There are now five Avli restaurants, including one in Milwaukee, as well as a fast-casual concept inside the food hall Time Out Market Chicago. Now Alexakis is ready for much more, including two set to open in the next several months. The first will be a quick-service iteration of Avli, while the second will be focused on tapas. They will be located next to each other in Chicago’s Fulton Market district.

“It’s taken us a couple of years to get the right team together, but we’ve done it and we’re ready to expand our business,” he said.

Notably, this expansion won’t be a bunch of Avli restaurants cut from the same template. That defeats the entire purpose of the brand’s very creation: “Making something Greek, but a little more inspired,” as Alexakis explains. He points to the diversity of Greek cuisine as an inspiration.


Avli founder Louie Alexakis thinks the concept has the potential to grow into a national footprint because of the growing demand for Greek-inspired cuisine.

“Greek has that enormity, and nobody has explored that,” he said. “I want to expose people to the fact that Greek food is diverse because of its location and history.”

Armed with this inspiration, Avli’s menus vary from location to location and will continue to do so as the concept grows. Its River North location in Chicago, for example, features more sandwiches and portable dishes because most of the clientele is between 25 and 35 and on the go. All the menus are focused on meeting consumers’ growing demand for Greek-inspired, healthy, chef-produced cuisine. This demand is why Alexakis has his sights set well beyond the next two restaurants and on something bigger, including a potential national footprint.

“I don’t think we’re being bullish. We’re realizing, instead, that we’re best suited for this kind of world right now,” he said. “We’re not a very expensive restaurant, we have really friendly service — think of it as the Greek version of ‘Cheers’ — and we offer high-quality, scratch-made food that is hard to make at home.”

For its expansion, Avli is targeting smaller cities, like Milwaukee, Nashville, Charlotte, N.C., Atlanta, and Austin, Texas — what Alexakis calls “hot restaurant markets” with demographics that are likely to respond well to this cuisine.


Avli first opened in Chicago in 2009 and has since grown to five restaurants with two more opening within months.

Notably, Avli’s growth will come from more than just new restaurant locations. The company also has its sights on a bigger retail presence (the concept’s Greek meals and wines are sold at local grocers throughout Chicago), as well as a new partnership with American Airlines in which Avli provides meals on select flights to Europe. Further, the company offers “Avli Travel Guides,” a resource with curated itineraries for those vacationing in Greece. The company also acquired a banquet business last year and offers catering and private events.
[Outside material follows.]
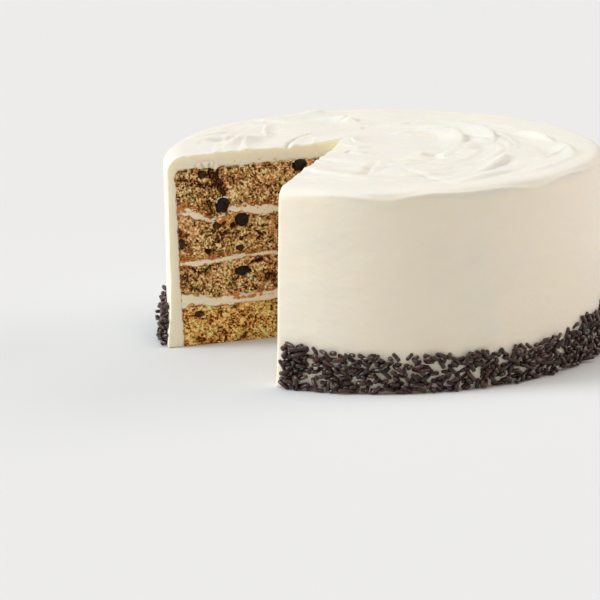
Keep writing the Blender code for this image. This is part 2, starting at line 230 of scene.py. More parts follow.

It's a comprehensive expansion effort aimed at not only raising brand awareness but also ensuring “Avli” is synonymous with all things Greek. Alexakis makes a point to note, however, that all of Avli’s growth will be authentic, and not just growth for growth’s sake. Achieving that authenticity is likely to be easier with scale, he said. Avli imports most of its products directly from Greece, for instance, including wine, olive oil, and Feta cheese.

“We’re not just adding more units; we’re adding concepts that are Greek-based and figuring out what venues might best match. Does that mean more supermarkets? Stadiums? College towns or high-density residential areas?” he said. “We’ve reached the point now where we have the team to start doing this seriously. And while we’re doing this, our focus on authenticity isn’t going to change. It’s our reputation.”